Work instructions
Find how many lines in the data below mention "scene". Give the number only.

Supplied material
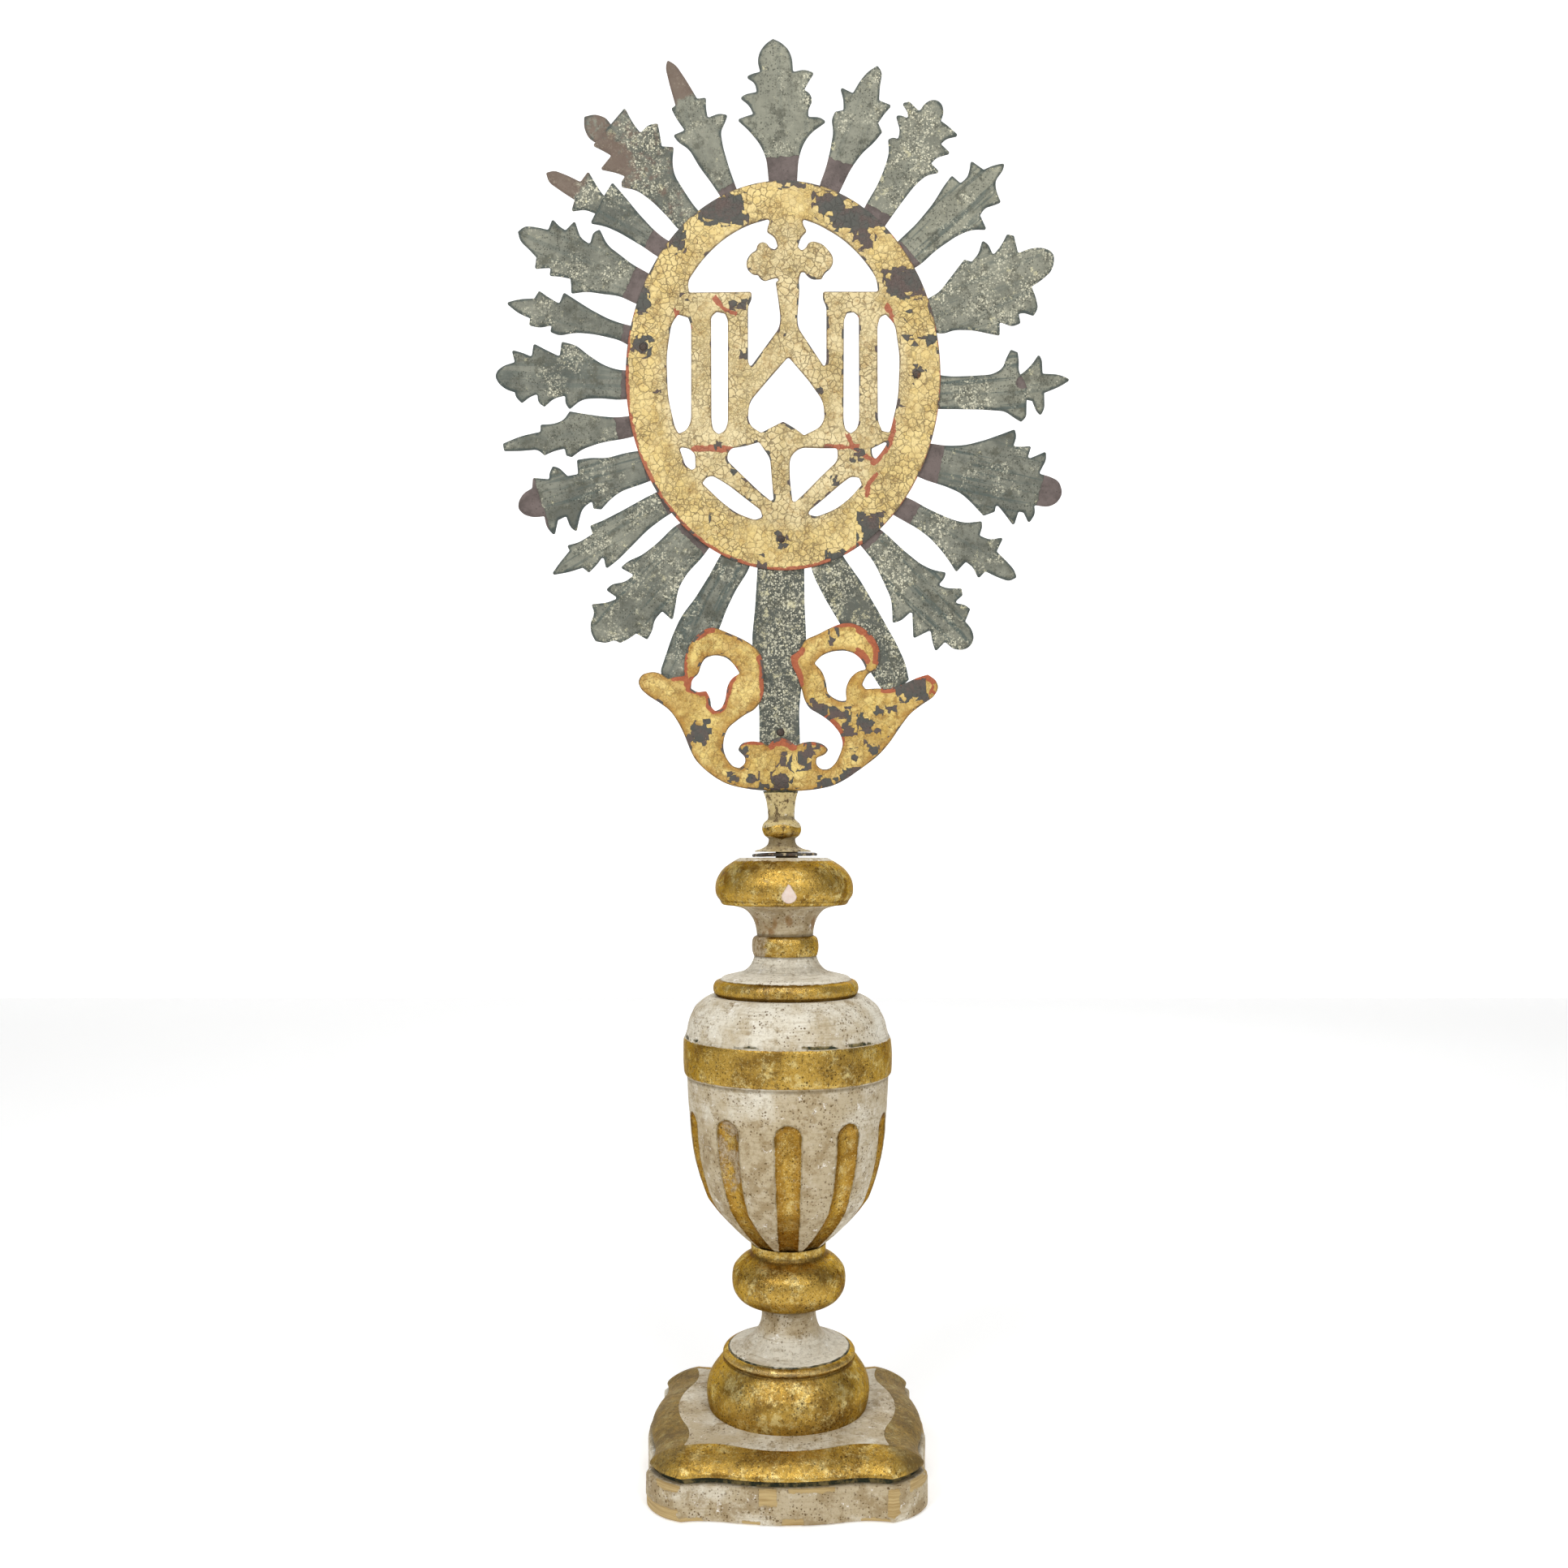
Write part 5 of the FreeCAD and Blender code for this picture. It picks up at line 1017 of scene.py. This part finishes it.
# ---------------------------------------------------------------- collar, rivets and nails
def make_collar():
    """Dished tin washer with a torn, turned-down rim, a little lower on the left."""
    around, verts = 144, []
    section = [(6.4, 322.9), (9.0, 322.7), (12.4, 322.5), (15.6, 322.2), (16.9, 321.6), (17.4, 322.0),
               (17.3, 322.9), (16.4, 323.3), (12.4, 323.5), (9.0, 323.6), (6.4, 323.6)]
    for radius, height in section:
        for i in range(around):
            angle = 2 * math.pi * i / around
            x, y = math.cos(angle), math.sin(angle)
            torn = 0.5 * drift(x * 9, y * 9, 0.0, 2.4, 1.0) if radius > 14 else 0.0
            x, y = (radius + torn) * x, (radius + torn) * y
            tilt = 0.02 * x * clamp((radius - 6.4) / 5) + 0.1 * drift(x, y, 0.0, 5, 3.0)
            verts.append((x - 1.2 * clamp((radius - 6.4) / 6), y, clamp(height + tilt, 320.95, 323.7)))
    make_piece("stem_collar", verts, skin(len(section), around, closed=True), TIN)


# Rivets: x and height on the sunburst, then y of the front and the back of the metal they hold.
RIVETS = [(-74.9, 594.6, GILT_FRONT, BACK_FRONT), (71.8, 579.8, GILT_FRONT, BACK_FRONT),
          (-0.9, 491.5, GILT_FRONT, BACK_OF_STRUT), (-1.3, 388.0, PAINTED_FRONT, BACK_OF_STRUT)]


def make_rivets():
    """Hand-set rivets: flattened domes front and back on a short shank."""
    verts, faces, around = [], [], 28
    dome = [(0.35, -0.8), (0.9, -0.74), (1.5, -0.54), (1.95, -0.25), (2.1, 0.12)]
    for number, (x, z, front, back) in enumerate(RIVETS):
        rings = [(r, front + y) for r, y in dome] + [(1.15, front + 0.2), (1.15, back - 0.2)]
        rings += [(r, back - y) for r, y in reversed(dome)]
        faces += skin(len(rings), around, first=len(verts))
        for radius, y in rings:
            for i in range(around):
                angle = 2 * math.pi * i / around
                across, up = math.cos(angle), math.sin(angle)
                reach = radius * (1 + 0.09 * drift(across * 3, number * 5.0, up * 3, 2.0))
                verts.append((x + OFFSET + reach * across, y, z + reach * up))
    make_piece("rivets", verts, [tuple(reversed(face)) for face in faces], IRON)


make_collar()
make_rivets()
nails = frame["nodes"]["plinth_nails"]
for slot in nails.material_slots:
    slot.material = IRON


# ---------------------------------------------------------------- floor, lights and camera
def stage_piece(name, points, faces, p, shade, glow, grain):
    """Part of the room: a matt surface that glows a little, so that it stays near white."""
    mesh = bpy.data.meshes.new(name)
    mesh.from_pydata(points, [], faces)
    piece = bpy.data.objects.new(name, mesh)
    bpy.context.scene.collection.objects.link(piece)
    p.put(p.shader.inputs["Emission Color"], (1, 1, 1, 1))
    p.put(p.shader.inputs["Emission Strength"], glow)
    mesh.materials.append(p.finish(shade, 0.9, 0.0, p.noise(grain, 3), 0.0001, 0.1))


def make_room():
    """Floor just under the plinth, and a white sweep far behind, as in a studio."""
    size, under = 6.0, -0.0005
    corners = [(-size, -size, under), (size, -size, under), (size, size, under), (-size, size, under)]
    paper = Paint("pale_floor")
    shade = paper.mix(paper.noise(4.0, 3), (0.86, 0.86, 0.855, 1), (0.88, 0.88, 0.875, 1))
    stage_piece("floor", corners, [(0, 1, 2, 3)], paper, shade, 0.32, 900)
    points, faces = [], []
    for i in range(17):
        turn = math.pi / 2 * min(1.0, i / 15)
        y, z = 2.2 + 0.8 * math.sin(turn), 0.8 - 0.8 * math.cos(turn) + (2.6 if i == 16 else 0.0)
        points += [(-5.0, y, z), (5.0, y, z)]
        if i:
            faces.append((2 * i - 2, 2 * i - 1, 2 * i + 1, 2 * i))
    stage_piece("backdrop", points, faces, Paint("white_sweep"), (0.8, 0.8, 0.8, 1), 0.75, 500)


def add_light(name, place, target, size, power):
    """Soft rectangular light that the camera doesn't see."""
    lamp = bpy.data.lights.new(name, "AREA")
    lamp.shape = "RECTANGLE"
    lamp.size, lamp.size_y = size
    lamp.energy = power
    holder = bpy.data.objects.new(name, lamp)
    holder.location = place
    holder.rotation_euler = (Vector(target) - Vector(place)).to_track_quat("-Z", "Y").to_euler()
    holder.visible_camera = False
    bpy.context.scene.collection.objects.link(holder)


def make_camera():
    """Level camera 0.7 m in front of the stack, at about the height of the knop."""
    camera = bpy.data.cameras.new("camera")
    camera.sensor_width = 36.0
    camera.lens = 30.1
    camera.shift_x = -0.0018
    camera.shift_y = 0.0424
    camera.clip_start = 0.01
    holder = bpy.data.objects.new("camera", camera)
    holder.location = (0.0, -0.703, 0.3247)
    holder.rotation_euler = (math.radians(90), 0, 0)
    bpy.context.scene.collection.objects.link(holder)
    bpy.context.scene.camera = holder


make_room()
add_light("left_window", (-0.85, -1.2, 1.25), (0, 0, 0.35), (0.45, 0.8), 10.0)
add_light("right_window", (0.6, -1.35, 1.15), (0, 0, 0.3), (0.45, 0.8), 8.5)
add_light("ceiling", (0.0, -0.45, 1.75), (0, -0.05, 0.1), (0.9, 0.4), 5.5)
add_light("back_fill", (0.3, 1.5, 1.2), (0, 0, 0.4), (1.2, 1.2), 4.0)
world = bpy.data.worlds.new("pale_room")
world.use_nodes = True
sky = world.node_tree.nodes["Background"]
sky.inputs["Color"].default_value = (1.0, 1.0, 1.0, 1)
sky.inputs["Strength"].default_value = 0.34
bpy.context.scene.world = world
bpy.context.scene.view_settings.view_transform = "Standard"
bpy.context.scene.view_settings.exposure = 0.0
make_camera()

The completed task
8